WHAT YOU SHOULD DO:
Repeat every line, exactly, from the very first through the one where "0), bolt_paint, washers_node)" appears. Add nothing else.

DATASET SECTION:
______________________________

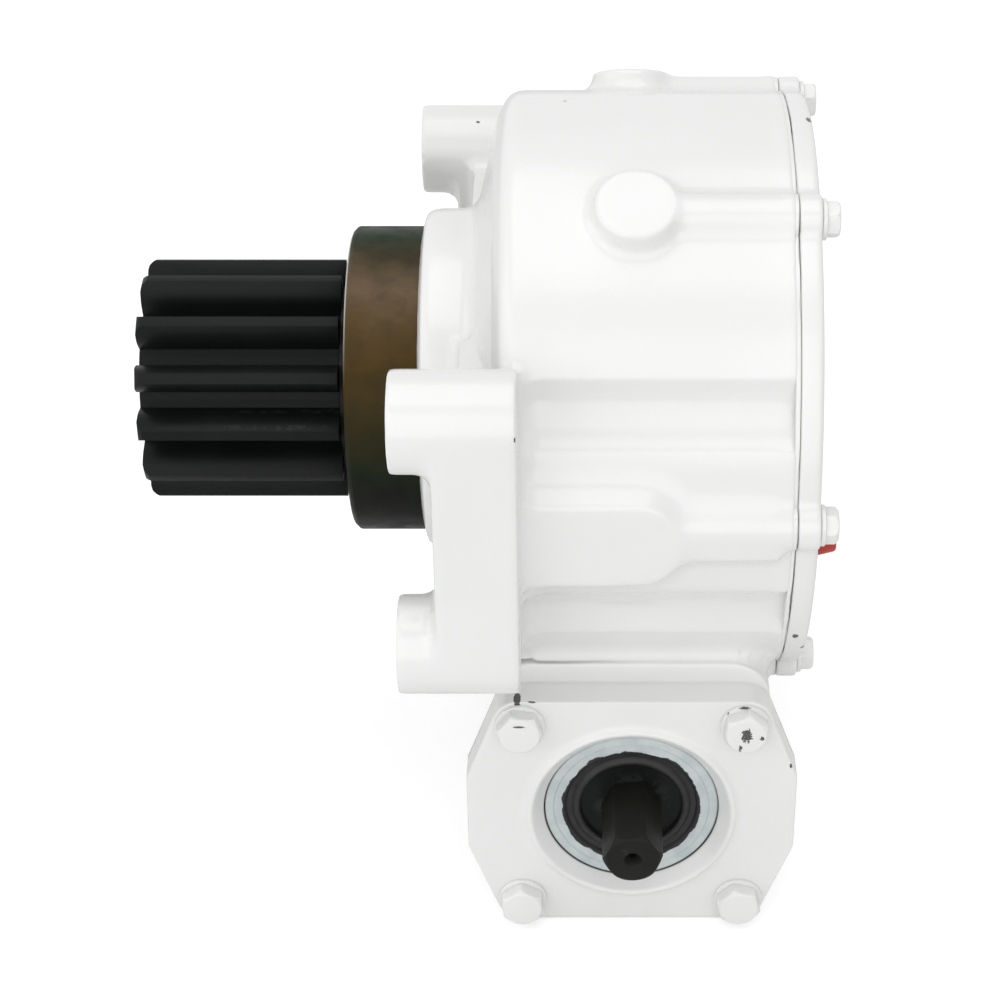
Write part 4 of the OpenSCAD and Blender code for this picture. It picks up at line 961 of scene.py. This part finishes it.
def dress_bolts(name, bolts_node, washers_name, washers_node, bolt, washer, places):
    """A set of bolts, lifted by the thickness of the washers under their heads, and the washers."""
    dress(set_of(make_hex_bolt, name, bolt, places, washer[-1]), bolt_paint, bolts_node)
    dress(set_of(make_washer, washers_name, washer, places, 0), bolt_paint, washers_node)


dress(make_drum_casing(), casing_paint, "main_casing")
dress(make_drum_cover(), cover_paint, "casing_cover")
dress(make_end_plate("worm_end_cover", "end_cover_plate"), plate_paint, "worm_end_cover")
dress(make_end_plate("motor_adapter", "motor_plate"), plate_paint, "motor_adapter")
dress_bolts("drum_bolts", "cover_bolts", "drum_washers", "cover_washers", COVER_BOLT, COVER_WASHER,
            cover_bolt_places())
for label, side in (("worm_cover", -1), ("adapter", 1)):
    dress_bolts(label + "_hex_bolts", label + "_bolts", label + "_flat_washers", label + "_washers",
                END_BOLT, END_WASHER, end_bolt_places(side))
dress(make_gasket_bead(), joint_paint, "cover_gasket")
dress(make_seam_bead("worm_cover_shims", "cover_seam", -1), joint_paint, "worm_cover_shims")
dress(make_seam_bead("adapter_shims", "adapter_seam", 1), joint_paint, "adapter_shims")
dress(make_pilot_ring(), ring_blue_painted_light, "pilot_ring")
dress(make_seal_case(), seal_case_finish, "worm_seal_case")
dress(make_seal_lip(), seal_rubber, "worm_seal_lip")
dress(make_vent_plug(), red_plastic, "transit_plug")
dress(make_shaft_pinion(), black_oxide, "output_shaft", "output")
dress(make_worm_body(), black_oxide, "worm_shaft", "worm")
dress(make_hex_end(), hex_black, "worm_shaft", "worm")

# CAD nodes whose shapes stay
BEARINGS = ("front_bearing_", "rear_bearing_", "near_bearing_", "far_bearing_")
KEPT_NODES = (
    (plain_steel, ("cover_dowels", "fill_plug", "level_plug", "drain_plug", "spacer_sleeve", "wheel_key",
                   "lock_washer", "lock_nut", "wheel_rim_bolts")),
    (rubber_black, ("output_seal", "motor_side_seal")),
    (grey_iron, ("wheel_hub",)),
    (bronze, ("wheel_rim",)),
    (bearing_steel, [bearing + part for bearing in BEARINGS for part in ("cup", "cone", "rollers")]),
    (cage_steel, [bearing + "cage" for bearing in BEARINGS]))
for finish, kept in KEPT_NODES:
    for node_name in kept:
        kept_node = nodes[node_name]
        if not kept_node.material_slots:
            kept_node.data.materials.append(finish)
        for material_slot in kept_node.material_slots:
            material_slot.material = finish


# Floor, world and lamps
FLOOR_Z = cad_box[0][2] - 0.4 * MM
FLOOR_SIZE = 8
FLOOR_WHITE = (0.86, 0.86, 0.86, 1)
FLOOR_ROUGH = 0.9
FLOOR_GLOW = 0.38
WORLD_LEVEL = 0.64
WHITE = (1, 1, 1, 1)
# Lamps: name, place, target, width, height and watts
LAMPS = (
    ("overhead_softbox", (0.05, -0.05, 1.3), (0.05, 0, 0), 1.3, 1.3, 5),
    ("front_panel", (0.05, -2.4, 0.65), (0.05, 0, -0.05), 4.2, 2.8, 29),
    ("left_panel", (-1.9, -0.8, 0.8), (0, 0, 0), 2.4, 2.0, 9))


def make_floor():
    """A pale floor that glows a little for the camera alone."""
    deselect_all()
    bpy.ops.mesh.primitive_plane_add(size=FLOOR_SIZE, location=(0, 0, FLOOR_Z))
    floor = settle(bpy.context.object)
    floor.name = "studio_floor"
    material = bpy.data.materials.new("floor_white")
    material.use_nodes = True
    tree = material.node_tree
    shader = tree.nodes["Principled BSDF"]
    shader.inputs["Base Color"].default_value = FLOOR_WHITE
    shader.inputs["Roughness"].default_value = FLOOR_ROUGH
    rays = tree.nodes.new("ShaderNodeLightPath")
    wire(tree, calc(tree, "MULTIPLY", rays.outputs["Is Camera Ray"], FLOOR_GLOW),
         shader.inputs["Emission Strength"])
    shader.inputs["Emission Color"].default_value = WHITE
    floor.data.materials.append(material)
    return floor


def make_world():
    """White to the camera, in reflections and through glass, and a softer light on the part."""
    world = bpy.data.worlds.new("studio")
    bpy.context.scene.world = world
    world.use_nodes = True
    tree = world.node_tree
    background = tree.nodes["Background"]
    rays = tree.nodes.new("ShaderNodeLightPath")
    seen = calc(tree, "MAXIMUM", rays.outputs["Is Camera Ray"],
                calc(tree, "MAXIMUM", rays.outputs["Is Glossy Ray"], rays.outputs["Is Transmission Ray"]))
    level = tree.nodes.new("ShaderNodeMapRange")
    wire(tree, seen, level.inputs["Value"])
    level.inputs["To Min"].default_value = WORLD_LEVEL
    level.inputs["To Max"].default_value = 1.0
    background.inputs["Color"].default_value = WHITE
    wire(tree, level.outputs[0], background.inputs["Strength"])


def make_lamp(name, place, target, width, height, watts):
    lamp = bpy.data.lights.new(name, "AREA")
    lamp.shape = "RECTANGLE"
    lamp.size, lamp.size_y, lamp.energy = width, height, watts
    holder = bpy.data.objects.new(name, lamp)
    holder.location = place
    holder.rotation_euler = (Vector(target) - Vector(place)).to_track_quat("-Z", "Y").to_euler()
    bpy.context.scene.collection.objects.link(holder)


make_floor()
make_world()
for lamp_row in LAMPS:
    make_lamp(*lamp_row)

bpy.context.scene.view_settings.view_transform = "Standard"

______________________________

TASK RESPONSE:
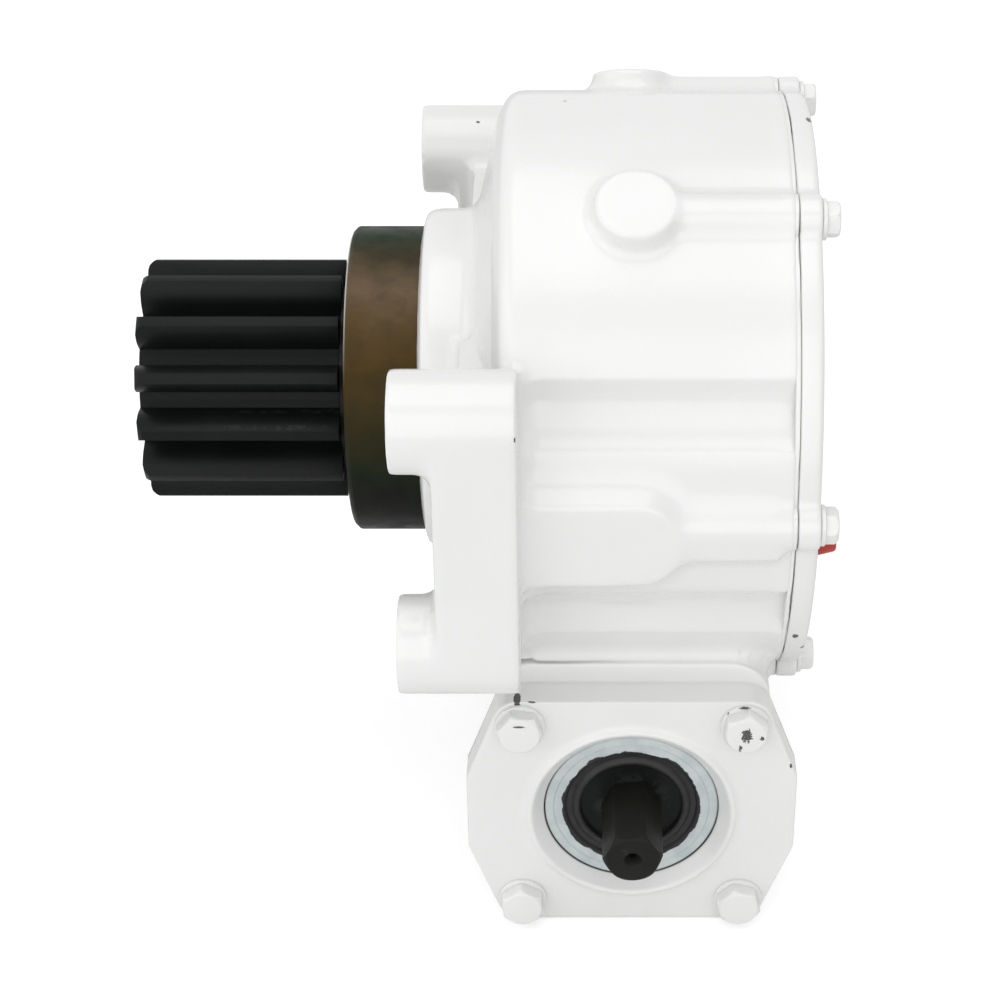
Write part 4 of the OpenSCAD and Blender code for this picture. It picks up at line 961 of scene.py. This part finishes it.
def dress_bolts(name, bolts_node, washers_name, washers_node, bolt, washer, places):
    """A set of bolts, lifted by the thickness of the washers under their heads, and the washers."""
    dress(set_of(make_hex_bolt, name, bolt, places, washer[-1]), bolt_paint, bolts_node)
    dress(set_of(make_washer, washers_name, washer, places, 0), bolt_paint, washers_node)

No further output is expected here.